Path: utzoo!utgpu!watmath!clyde!att!rutgers!gatech!purdue!decwrl!pyramid!prls!mips!mash
From: mash@mips.COM (John Mashey)
Newsgroups: comp.arch
Subject: Re: Memory-mapped floating point (was Re: ZISC computers)
Keywords: ZISC
Message-ID: <9136@winchester.mips.COM>
Date: 2 Dec 88 05:05:07 GMT
References: <22115@sgi.SGI.COM> <278@antares.UUCP> <2958@ima.ima.isc.com> <8939@winchester.mips.COM> <1044@microsoft.UUCP> <9061@winchester.mips.COM> <1054@microsoft.UUCP>
Reply-To: mash@mips.COM (John Mashey)
Organization: MIPS Computer Systems, Sunnyvale, CA
Lines: 71

In article <1054@microsoft.UUCP> w-colinp@microsoft.UUCP (Colin Plumb) writes:
.....
>But sigh, I'm losing track of the point of the argument.  ....
>...  Of course, if it's a small array
>(up to 30 64-bit words each, or so), I'll just keep the whole thing in
>registers on the 29000...
It would be very interesting to see what realistic high-level languauge
programs end up allocating floating-point arrays in the registers...
especially given FORTRAN call-by-reference.....

>>Now: THE REAL PROOF IS IN RUNNING REAL PROGRAMS, THROUGH COMPILERS.

>Actually, that's half a cycle to loads and a cycle to stores.  But you're
>right, this is a silly sort of thing to benchmark.  How about some
>figures on the frequencies of the various ops in floating point programs,
>O great benchamrk oracle? :-)  Just how often do I need to load and store?
Here's a few numbers, real quick, % instructions that are FP load/store:
		load	store
spice		15.2%	8.8%		(scalar)
doduc		26.1%	8%		(scalar)
linpack, 64bit	34.5%	18.6%		(vector)

>And don't forget that on the 29000, if it's just a local variable, I
>store it in the register file/stack cache (guaranteed one cycle) and
>the actual memory move may be obviated entirely.
>
>Even without all this logic, I think I can safely say that for vector
>operations, the memory->fpu->memory speed is essential, thus all the
>tricky things they do in Crays, avoiding the two steps of mem->reg
>and reg->fpu.  For all-register work, like Mandelbrot kernels, it
>doesn't matter.  And in between, I dunno.  I still think it doesn't
>hurt *that* bad.  What's the silicon cost for the coprocessor interface
>on the R2000/R3000?

There are algorithms where FP values stick in the registers.  Many
very scalar real programs do many loads&stores that simply will not
go away with zillions of on-chip registers [unless they're stack cache
like CRISP's, where the registers have addresses just like memory.  Even
then, it appears that typical allocatable-on-the-stack arrays blow
away any reasonable on-chip register caches, for a while.

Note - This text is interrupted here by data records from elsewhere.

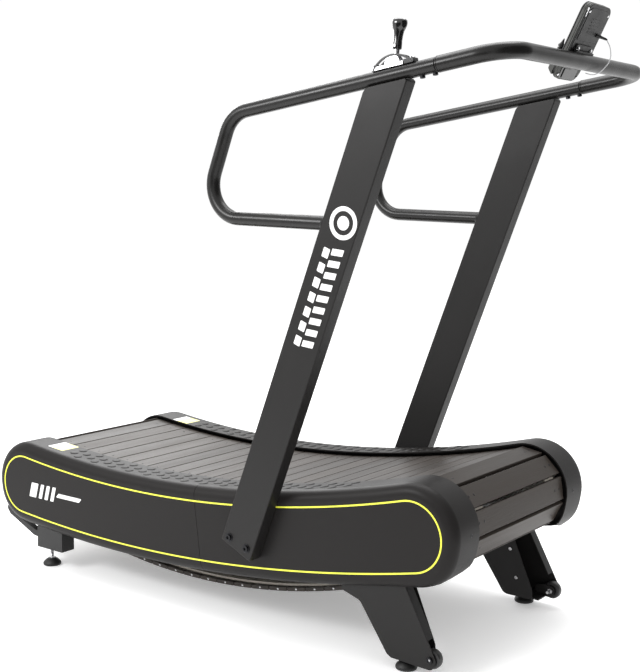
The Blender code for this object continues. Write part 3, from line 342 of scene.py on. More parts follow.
def lathe(profile, centre, axis=Y_AXIS, segments=32, bm=None, sides_from=None):
    """Turns (radius, height) points about an axis; a profile that starts off the axis makes a ring.

    From point number sides_from on, the rings are hexagons, for a socket.
    """
    bm = bmesh.new() if bm is None else bm
    axis = Vector(axis).normalized()
    across = axis.orthogonal().normalized()
    other = axis.cross(across)
    rings = []
    for index, (radius, height) in enumerate(profile):
        middle = Vector(centre) + axis * height
        if radius == 0:
            rings.append([bm.verts.new(middle)] * segments)
            continue
        ring = []
        for k in range(segments):
            turn = tau * k / segments
            reach = radius
            if sides_from is not None and index >= sides_from:
                reach = radius / cos(remainder(turn, tau / 6))
            ring.append(bm.verts.new(middle + (across * cos(turn) + other * sin(turn)) * reach))
        rings.append(ring)
    if profile[0][0] != 0:
        rings.append(rings[0])
    for first, second in zip(rings, rings[1:]):
        for k in range(segments):
            n = (k + 1) % segments
            corners = dict.fromkeys((first[k], first[n], second[n], second[k]))
            if len(corners) > 2:
                bm.faces.new(list(corners))
    return bm


def bent_path(corners, bend, steps=16):
    """(point, direction) stations along straight runs joined by bends of one radius."""
    heading = (corners[1] - corners[0]).normalized()
    stations = [(corners[0], heading)]
    for before, corner, after in zip(corners, corners[1:], corners[2:]):
        heading = (corner - before).normalized()
        leaving = (after - corner).normalized()
        turn = heading.angle(leaving)
        inward = (leaving - heading * heading.dot(leaving)).normalized()
        start = corner - heading * bend * tan(turn / 2)
        for k in range(steps + 1):
            t = turn * k / steps
            point = start + heading * bend * sin(t) + inward * bend * (1 - cos(t))
            stations.append((point, heading * cos(t) + inward * sin(t)))
        heading = leaving
    stations.append((corners[-1], heading))
    return stations


def sweep(stations, radii, flat_normal, segments=32, trim=None):
    """A round bar along stations with closed ends; trim is a (point, normal) plane for the last ring."""
    bm = bmesh.new()
    rings = []
    for index, ((point, heading), radius) in enumerate(zip(stations, radii)):
        other = flat_normal.cross(heading).normalized()
        ring = []
        for k in range(segments):
            t = tau * k / segments
            place = point + (flat_normal * cos(t) + other * sin(t)) * radius
            if trim and index == len(stations) - 1:
                place += heading * (trim[0] - place).dot(trim[1]) / heading.dot(trim[1])
            ring.append(bm.verts.new(place))
        rings.append(ring)
    for first, second in zip(rings, rings[1:]):
        bridge(bm, first, second)
    bm.faces.new(rings[0])
    bm.faces.new(rings[-1])
    return bm


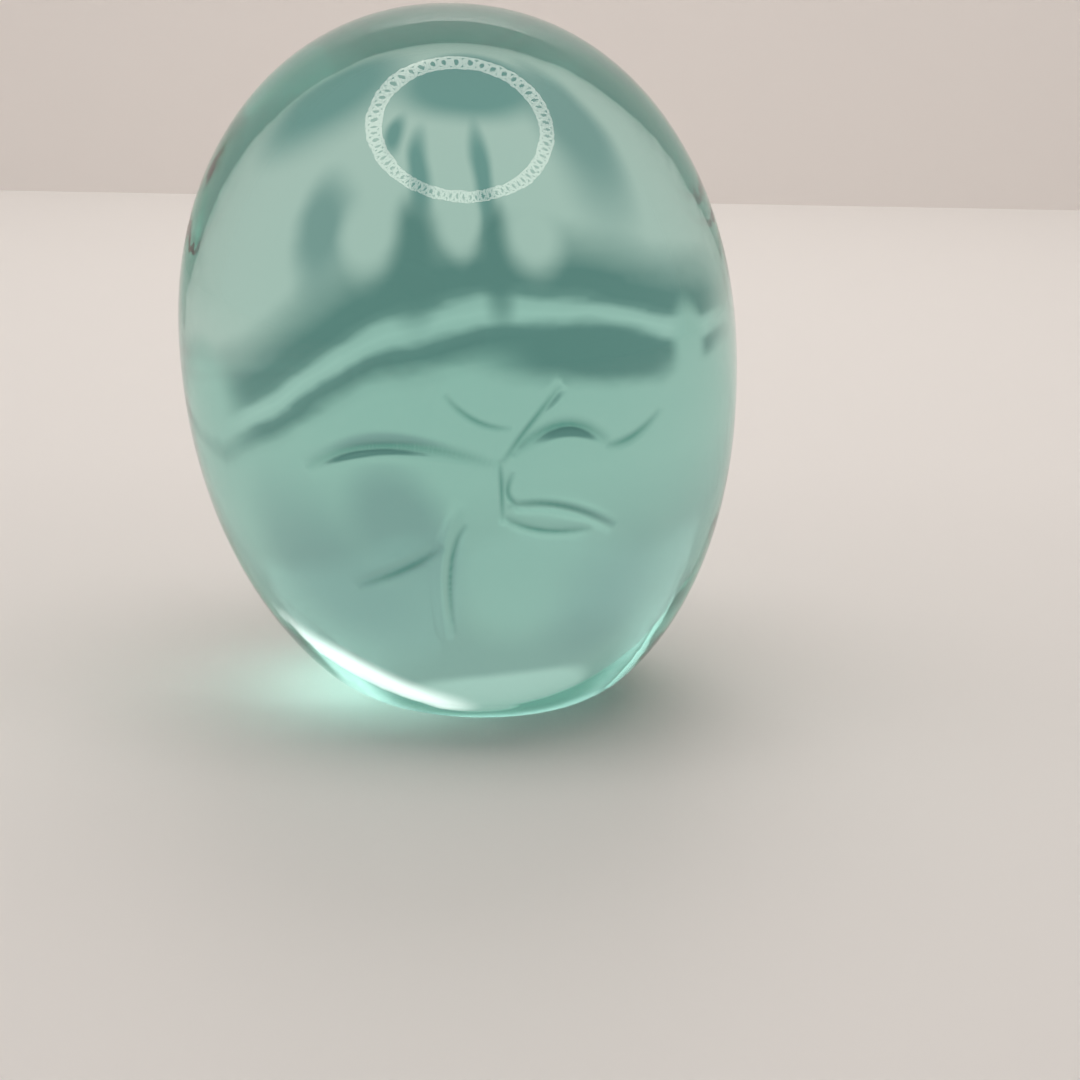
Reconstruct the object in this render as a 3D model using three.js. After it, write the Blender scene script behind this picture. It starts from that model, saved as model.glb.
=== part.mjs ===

>Quote from the R2000 architecture manual:
>[The Exception Program Counter register]
>This register contains the virtual address of the instruction that caused
>the exception.  When that instruction resides in a branch delay slot, the
>EPC register contains the virtual address of the immediately preceding
>Branch or Jump instruction.
>
>What I'm wondering is, in the instruction sequence
>
>	foo
>	bar
>	jump (untaken)
>	baz
>	quux
>
>where the jump is not taken, is "baz" considered to be in the jump's delay
>slot?  I.e. if baz faults, will the EPC point to it, or to the jump.
>Of course, if the jump *is* taken, then EPC will point to the jump, but
>I'm not sure if a "branch delay slot" is the instruction after a change-
>flow-of-control instruction, or a change in the flow of control.  I.e.
>is the labelling static or dynamic?  If dynamic, an instruction emulator
>wouldn't have to recompute the condition; it would know that the branch
>should be taken to find the correct return address.

It's static, i.e., it's irrelevant whether jump is taken or not.